→ Prompt: Look through the material below and copy exactly the lines from the line with "Write part 2" to the line with "at the other.", those two lines included.

→ Material for this task:
*****
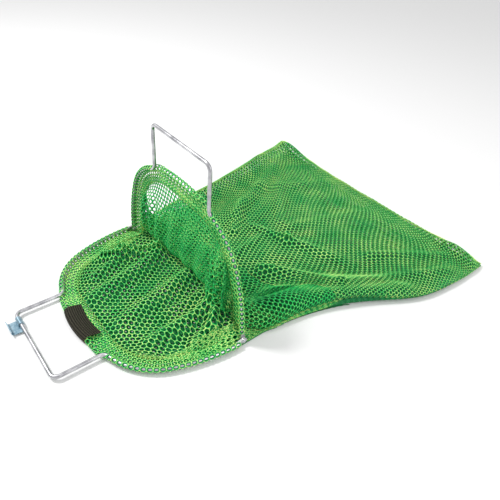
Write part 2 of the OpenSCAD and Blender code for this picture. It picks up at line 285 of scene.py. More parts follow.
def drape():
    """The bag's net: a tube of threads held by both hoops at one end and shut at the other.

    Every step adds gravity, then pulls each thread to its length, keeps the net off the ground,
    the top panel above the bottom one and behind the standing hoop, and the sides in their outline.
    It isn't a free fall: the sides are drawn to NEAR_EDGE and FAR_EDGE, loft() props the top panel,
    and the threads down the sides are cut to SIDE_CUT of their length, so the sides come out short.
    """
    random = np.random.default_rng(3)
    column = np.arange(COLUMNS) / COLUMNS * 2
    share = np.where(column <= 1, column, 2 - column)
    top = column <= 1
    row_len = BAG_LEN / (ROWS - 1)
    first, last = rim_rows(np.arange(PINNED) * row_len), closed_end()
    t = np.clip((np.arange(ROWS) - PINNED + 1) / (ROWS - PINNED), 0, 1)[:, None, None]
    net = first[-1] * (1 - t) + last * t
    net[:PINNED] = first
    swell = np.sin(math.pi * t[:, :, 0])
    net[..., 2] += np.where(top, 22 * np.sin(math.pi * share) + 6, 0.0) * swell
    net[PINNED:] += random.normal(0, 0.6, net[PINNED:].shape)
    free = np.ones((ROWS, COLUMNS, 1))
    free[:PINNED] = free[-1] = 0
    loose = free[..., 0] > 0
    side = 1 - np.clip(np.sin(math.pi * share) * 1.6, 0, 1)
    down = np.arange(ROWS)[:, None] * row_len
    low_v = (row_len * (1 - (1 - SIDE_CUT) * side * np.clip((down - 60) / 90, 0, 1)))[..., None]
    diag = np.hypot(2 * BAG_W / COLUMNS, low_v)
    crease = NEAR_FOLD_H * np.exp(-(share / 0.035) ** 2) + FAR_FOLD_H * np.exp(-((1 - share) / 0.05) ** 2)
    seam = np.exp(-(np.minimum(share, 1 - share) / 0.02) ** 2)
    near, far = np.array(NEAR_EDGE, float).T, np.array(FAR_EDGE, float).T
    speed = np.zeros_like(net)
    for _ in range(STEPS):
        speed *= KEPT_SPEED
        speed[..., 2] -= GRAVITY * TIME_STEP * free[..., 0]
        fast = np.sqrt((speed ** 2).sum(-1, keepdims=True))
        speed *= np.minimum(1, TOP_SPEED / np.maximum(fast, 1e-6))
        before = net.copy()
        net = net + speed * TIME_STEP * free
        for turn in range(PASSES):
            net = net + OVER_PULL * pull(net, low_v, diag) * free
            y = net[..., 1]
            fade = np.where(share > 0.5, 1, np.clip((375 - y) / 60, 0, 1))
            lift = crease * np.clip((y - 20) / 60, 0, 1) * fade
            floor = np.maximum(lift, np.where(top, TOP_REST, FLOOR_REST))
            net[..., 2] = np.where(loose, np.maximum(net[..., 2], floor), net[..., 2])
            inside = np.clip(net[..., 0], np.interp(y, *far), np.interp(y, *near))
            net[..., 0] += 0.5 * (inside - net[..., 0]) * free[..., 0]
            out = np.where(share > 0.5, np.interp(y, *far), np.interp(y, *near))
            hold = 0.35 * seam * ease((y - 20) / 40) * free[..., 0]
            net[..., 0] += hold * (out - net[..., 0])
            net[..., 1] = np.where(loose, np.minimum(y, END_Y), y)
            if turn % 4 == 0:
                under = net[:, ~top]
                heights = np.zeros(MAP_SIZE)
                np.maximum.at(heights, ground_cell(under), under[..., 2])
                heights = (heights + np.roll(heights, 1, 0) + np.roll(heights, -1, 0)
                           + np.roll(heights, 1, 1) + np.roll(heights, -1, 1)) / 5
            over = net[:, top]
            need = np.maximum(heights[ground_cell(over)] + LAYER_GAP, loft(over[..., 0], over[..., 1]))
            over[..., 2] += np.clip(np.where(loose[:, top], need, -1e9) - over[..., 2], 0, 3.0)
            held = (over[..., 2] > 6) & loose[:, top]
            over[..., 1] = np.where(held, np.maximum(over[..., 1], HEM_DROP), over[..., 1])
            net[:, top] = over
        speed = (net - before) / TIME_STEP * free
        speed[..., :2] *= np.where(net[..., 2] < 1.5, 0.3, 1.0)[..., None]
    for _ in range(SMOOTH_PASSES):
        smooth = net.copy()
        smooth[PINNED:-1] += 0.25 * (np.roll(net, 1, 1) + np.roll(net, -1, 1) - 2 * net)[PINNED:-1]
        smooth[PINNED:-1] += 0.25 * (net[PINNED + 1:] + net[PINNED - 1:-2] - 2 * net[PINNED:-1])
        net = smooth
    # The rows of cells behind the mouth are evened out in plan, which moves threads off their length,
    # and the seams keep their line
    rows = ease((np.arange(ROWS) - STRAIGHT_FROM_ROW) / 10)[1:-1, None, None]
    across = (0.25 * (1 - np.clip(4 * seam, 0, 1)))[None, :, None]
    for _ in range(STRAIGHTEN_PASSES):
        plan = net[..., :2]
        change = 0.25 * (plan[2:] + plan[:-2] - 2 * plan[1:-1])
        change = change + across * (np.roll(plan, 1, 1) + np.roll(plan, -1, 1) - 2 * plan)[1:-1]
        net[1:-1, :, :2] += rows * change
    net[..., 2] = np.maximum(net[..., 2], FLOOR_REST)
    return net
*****
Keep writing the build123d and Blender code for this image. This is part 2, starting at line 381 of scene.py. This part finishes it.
*****
→ Completed exercise:
Write part 2 of the OpenSCAD and Blender code for this picture. It picks up at line 285 of scene.py. More parts follow.
def drape():
    """The bag's net: a tube of threads held by both hoops at one end and shut at the other.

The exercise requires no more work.